Decision Date11 February 1969
Docket NumberNo. 53185,INTER-STATE,53185
Citation164 N.W.2d 858
PartiesNURSERIES, INC., Appellant, v. IOWA DEPARTMENT OF REVENUE, Director of Revenue, William H. Forst, Substituted Appellees, Formerly: Iowa State Tax Commission, Earl Burrows, Chairman, Lynn Potter and X. T. Prentice, Appellees.
CourtIowa Supreme Court

Swift, Brown, Winick & Randall, Des Moines, for appellant.

Richard C. Turner, Atty. Gen., George W. Murray, Sp. Asst. Atty. Gen., and Harry M. Griger, Asst. Atty. Gen., for appellees.

RAWLINGS, Justice.

By action in equity, Inter-State Nurseries, an Iowa corporation, doing business in Hamburg, challenges a State Tax Commission deficiency use tax assessment, defendant being now identified as Department of Revenue. (Chapter 342, Acts of Sixty-Second General Assembly) Trial court sustained the assessment and plaintiff appeals.
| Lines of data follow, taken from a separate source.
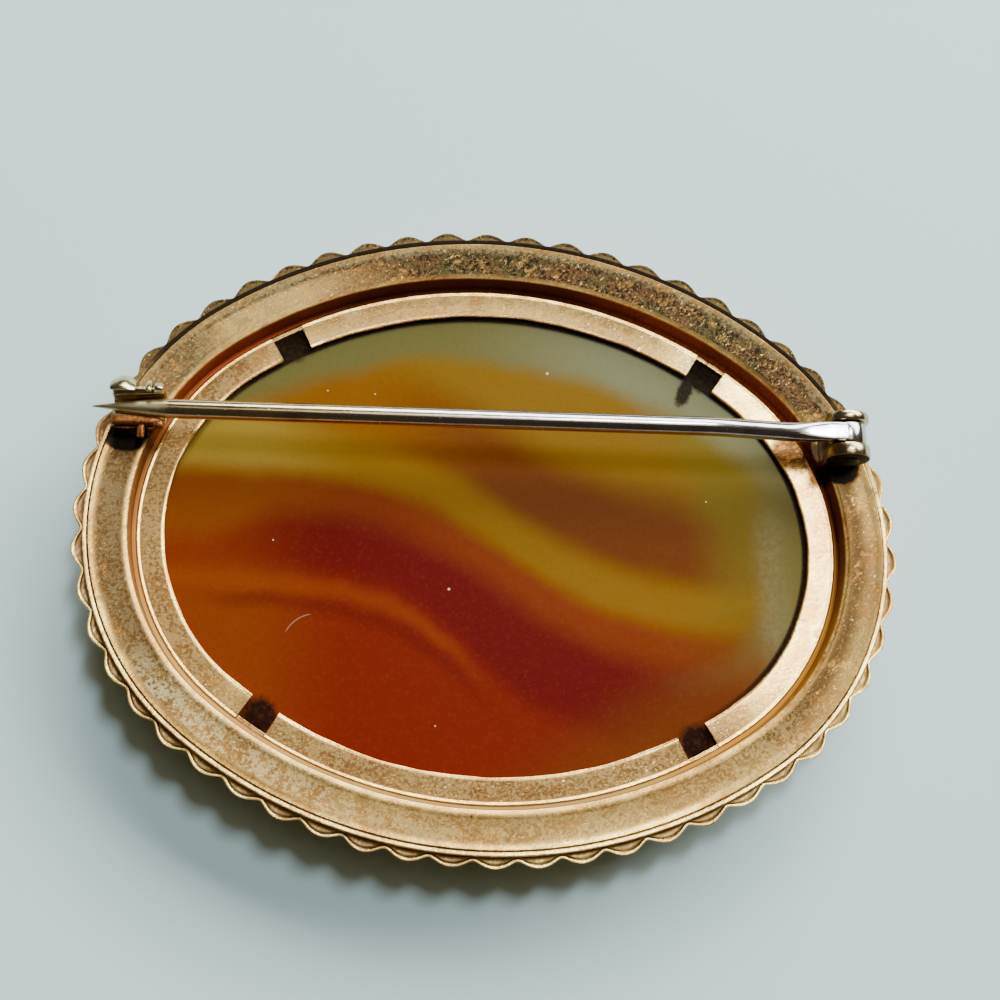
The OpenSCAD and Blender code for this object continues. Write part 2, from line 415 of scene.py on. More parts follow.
# %% Gilt metal
def gilt(name, pale, deep, brushed, spots, stain, rough, relief=1):
    """Gilt brass. pale and deep are the ends of its hue, brushed is the angle of the strokes.
    spots(p) gives an amount from 0 to 1, the crust's ground and its dark flecks; stain(p, grain) an
    amount and a colour, which on the walls and fittings also paints shade and shadow. Neither is
    metal, so metallic = (1 - 0.75 crust) (1 - 0.65 stain)."""
    p = Paint(name)
    brushed = math.radians(brushed)
    drift = p.noise(p.at, 0.3, 3, 0.6)
    patch = p.noise(p.at, 0.9, 4, 0.65)
    grain = p.noise(p.stretched(2.6, 6.5, brushed), 1, 5, 0.75)
    stroke = p.noise(p.stretched(0.7, 13, brushed), 1, 3, 0.6)
    fine = p.noise(p.at, 5, 6, 0.8)
    hue = (drift + (grain - 0.5) * 0.8 + (patch - 0.5) * 0.7).step(0.3, 0.68)
    dull = (grain * 0.5 + patch * 0.6).step(0.54, 0.68)
    bright = (stroke + (fine - 0.5) * 0.4).step(0.6, 0.7)
    grime = (fine + (patch - 0.5) * 0.6).step(0.6, 0.72)
    # glints: bare metal in the crust, and also a painted highlight, their colour lifted towards
    # pale yellow
    glint = p.noise(p.stretched(4, 8, brushed), 1, 5, 0.75).step(0.57, 0.64)
    cover, ground, flecks = spots(p)
    cover = cover * ((patch * 0.6 + grain * 0.5).step(0.36, 0.54) * 0.9 + 0.1)
    cover = cover * (1 - glint * 0.85)
    crust = p.mix((fine + (patch - 0.5) * 0.5).step(0.47, 0.55), flecks, ground)
    # the stain: real stains, and on the walls and fittings painted shade and shadow
    stained, tint = stain(p, grain)
    height = grain * 0.6 + stroke * 0.3 + fine * (cover * 2 + 0.4)
    return p.finish(
        Base_Color=p.over(
            p.mix(hue, deep, pale), (dull * 0.6, (112, 78, 46)), (bright * 0.45, (255, 236, 160)),
            (grime * 0.4, (58, 38, 20)), (glint * 0.5, (255, 232, 160)), (cover, crust),
            (stained, tint),
        ),
        Metallic=(1 - grime * 0.3) * (1 - cover * 0.75) * (1 - stained * 0.65),
        Roughness=rough + (grain - 0.5) * 0.2 + cover * 0.2 + stained * 0.14,
        Specular_IOR_Level=0.05,
        Normal=p.bump(height * (1 - stained * 0.7), 0.00003 * relief, 0.6),
    )


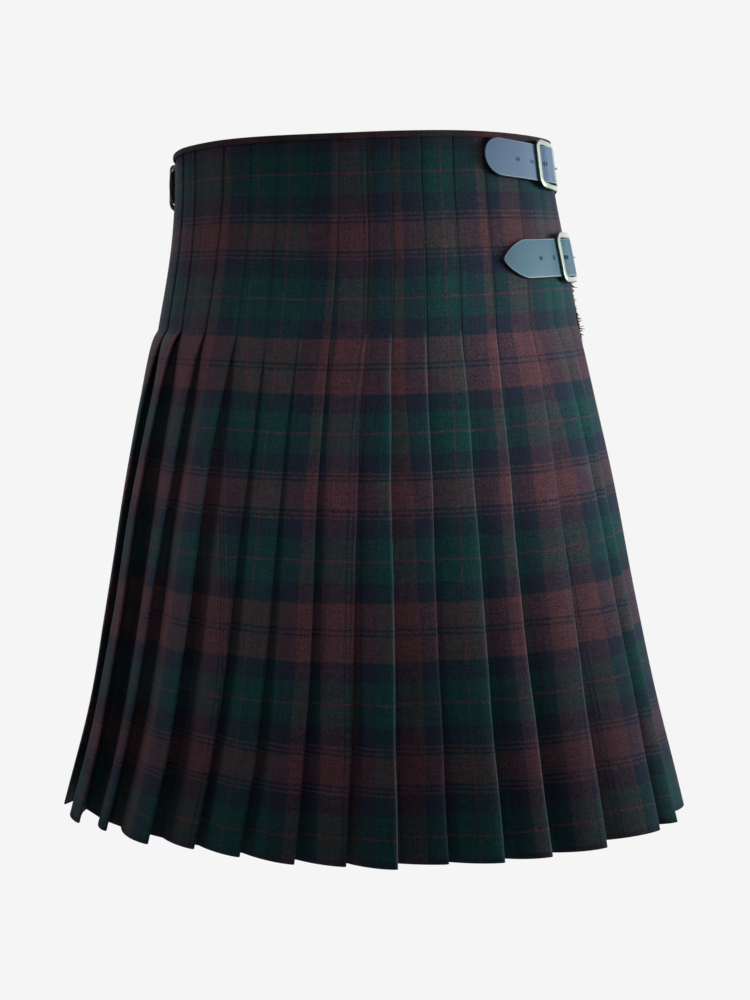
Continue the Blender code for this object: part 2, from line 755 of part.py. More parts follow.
def main():
    for item in list(bpy.data.objects):
        bpy.data.objects.remove(item)
    build_wall("pleated_back", pleat_stations, TARTAN)
    outer_apron = build_wall("outer_apron", outer_apron_stations, TARTAN)
    build_wall("inner_apron", inner_apron_stations, TARTAN)
    build_wall("apron_fringe", fringe_stations, FRINGE_CLOTH)
    build_waistband()
    for strap in STRAPS:
        seat = StrapSeat(strap)
        build_strap(seat)
        build_buckle(seat)
        build_tab(seat)
        if strap["side"] < 0:
            cut_slit(outer_apron, seat)


main()
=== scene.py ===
import bpy
import bmesh
import math
import random
import numpy as np
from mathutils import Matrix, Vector


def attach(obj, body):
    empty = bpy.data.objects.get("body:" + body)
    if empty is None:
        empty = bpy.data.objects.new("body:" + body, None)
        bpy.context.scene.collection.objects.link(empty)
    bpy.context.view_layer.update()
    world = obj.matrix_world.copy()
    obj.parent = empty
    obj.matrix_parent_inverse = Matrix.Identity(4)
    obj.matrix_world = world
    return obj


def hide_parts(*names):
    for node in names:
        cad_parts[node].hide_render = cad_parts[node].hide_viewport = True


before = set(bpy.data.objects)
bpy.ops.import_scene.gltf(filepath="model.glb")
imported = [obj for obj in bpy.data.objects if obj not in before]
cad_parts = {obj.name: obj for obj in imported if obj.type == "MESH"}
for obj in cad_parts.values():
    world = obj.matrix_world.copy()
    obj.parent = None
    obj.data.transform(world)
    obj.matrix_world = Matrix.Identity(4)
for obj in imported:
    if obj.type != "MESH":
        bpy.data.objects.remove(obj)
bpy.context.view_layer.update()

MM = 0.001

# ---- the garment's sizes, in mm and degrees
CLOTH_LENGTH = 610
FELL = 178                  # how far down from the waist the pleats are stitched
WALL = 0.9                  # the cloth's thickness
LAYER_GAP = 0.4
SEAM_GAP = 0.3
TURN_DOWN = 1.3             # from the waist to the cloth's edge inside the binding
PITCH = 1.4                 # from one layer of cloth to the next
FLAT_LIFT = 3               # how far a stitched fold edge stands off
TUCK_SHARE = 0.60           # the hidden return's share of the face that shows
HEM_RISE = 6

SECTION_COLUMNS = (
    "along", "half_width", "back", "front", "set_back", "side_rise", "shift", "lean",
    "left_rise", "right_rise",
)
SECTION_ROWS = (
    (0, 168, 112, 112, 0, 0, 0, 0.044, 3.4, -1.5),
    (50, 171, 120, 116, 1, 4, -2.5, 0.041, 5, 0),
    (105, 178, 132, 120, 3, 9, -5.5, 0.036, 6, 0.5),
    (178, 190, 144, 128, 6, 12, -6.5, 0.029, 5, 1.5),
    (250, 201, 147, 138, 12, 13, -7, 0.022, 4.7, 1.7),
    (337, 213, 149, 150, 19, 14, -8, 0.014, 2.5, 2.2),
    (431, 225, 150, 163, 26, 15, -10, 0.007, 2.2, 4),
    (526, 240, 150, 176, 33, 15, -11.5, 0.002, 4, 7.5),
    (610, 258, 149, 188, 40, 13, -11.5, 0, 7.5, 7.5),
)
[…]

We affirm.

Appellant is a retail horticultural nursery conducting most of its business by mail. The record discloses over 99% Of Inter-State's sales are generated from spring and fall distributed catalogues and flyers.

This advertising material is printed outside Iowa and shipped by common carrier to Inter-State's office at Hamburg. Special sized envelopes, also purchased out of state, are likewise delivered to appellant's Iowa premises.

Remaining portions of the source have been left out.